ARLINGTON, Va. — Building on its government affairs and public policy department, the National Association of Chain Drug Stores has hired Christopher Smith, formerly with the National Community Pharmacists Association, as director of federal public policy. 

Smith will report to Kevin Nicholson, VP public policy and regulatory affairs. Smith started his new role with NACDS on Aug. 27.

The new director-level position will further enhance the scope of policy expertise within NACDS’ government affairs and public policy department, the Association stated.

In his role, Smith will provide policy guidance on pharmacy issues primarily at the federal level in the area of patient care, including Medicaid, medical homes, health exchanges and accountable care organizations.  He will analyze and interpret policies and regulations that impact pharmacy patient care, prepare and deliver official testimony and comments, and serve as an authoritative resource on these issues for NACDS members.

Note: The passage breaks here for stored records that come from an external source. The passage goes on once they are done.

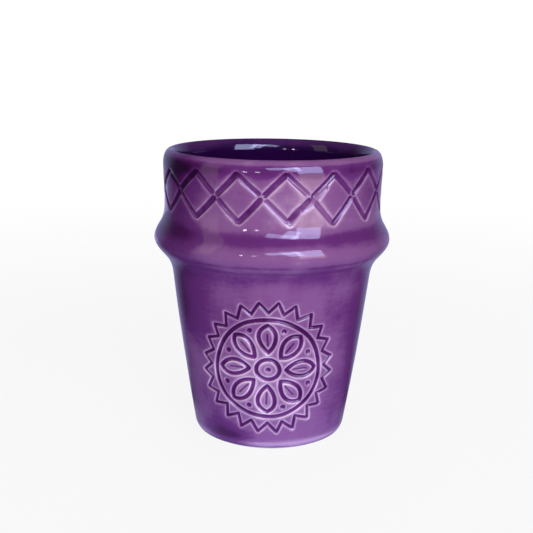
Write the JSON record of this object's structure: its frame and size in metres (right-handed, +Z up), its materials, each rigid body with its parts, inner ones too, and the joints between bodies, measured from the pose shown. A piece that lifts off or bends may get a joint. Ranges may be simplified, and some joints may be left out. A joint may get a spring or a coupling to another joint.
{
  "type": "handleless cup",
  "caption": "Handleless glazed ceramic cup for hot drinks: tapering body on a flat foot, bulging ring, upright collar with a carved lozenge band, and a carved rosette on the front.",
  "frame": {"origin": "centre of the foot's flat face, where the cup meets the table", "axes": "+Z up along the cup's axis, the decorated front faces -Y, +X to the right as seen from the front"},
  "size_m": [0.0854, 0.0854, 0.105],
  "materials": {
    "fired_clay": "matt, bare fired clay",
    "outer_glaze": "gloss, milky purple glaze that pools dark in the carving",
    "liner_glaze": "gloss, deep purple glaze",
    "base_glaze": "gloss, purple glaze"
  },
  "bodies": {
    "root": {"clay_body": "fired_clay", "outer_glaze": "outer_glaze", "liner_glaze": "liner_glaze", "base_glaze": "base_glaze"}
  },
  "joints": []
}
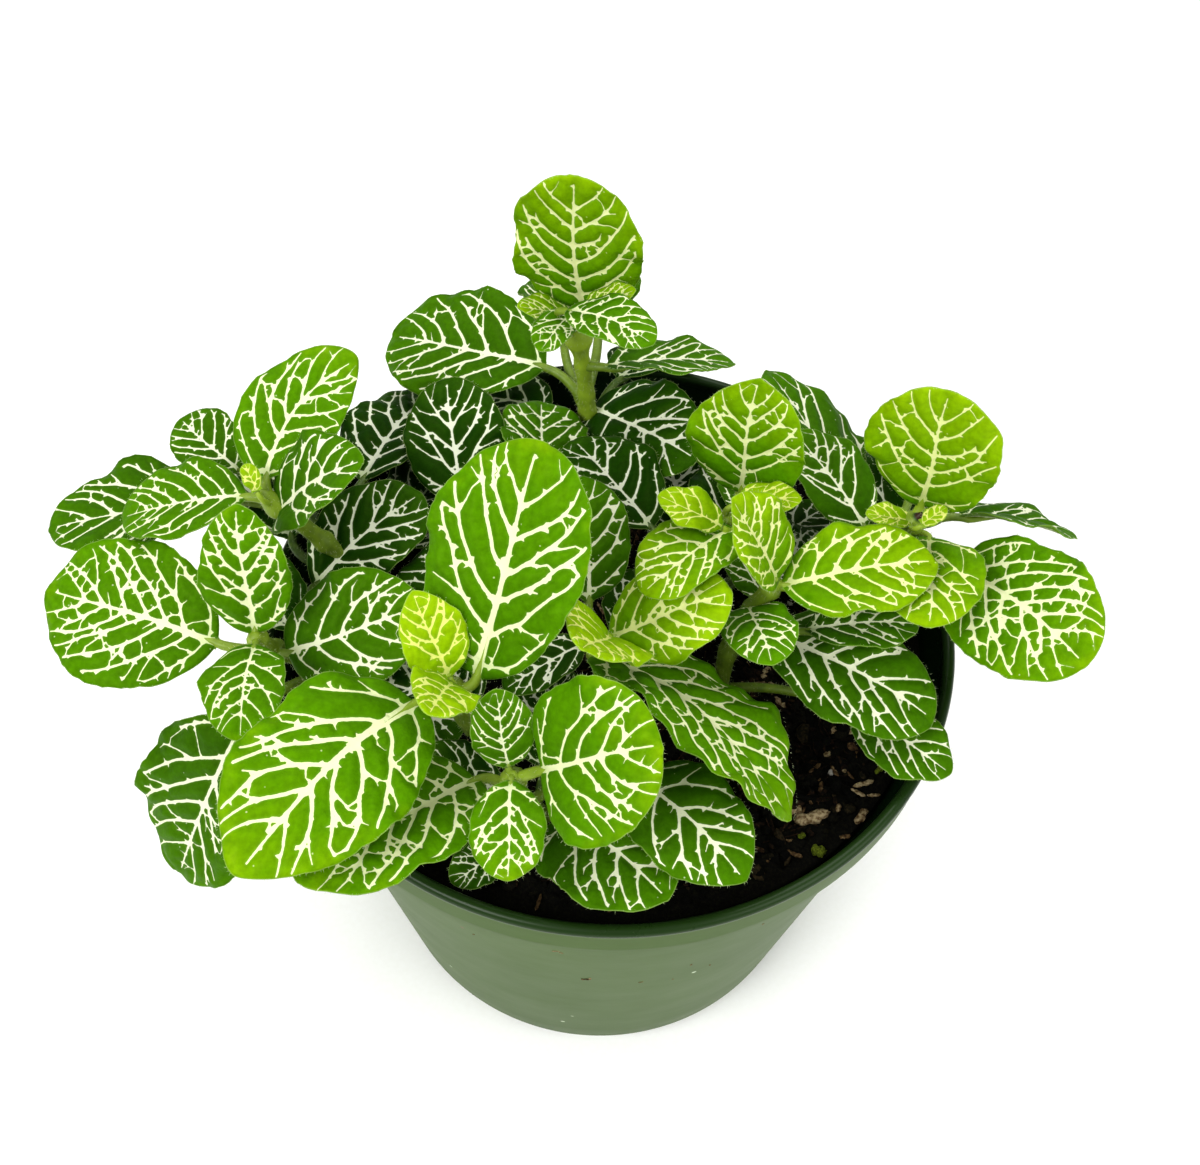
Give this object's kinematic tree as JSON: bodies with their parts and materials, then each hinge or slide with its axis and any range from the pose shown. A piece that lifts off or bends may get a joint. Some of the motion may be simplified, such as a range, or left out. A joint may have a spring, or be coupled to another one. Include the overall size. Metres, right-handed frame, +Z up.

“We are pleased to welcome Chris to the NACDS staff team,” stated NACDS president and CEO Steve Anderson.  “His association and legislative experience, as well as his health policy law expertise will help further advance NACDS’ pro-patient, pro-pharmacy policy activities.”

Smith previously served as director of policy and regulatory affairs for NCPA, providing expertise on Medicare, Tricare and healthcare waste, fraud and abuse issues. In addition, he was a visiting assistant professor of law at Widener University School of Law’s Health Law Institute. Smith also conducted a fellowship with the U.S. Senate Judiciary Subcommittee on Crime and Drugs.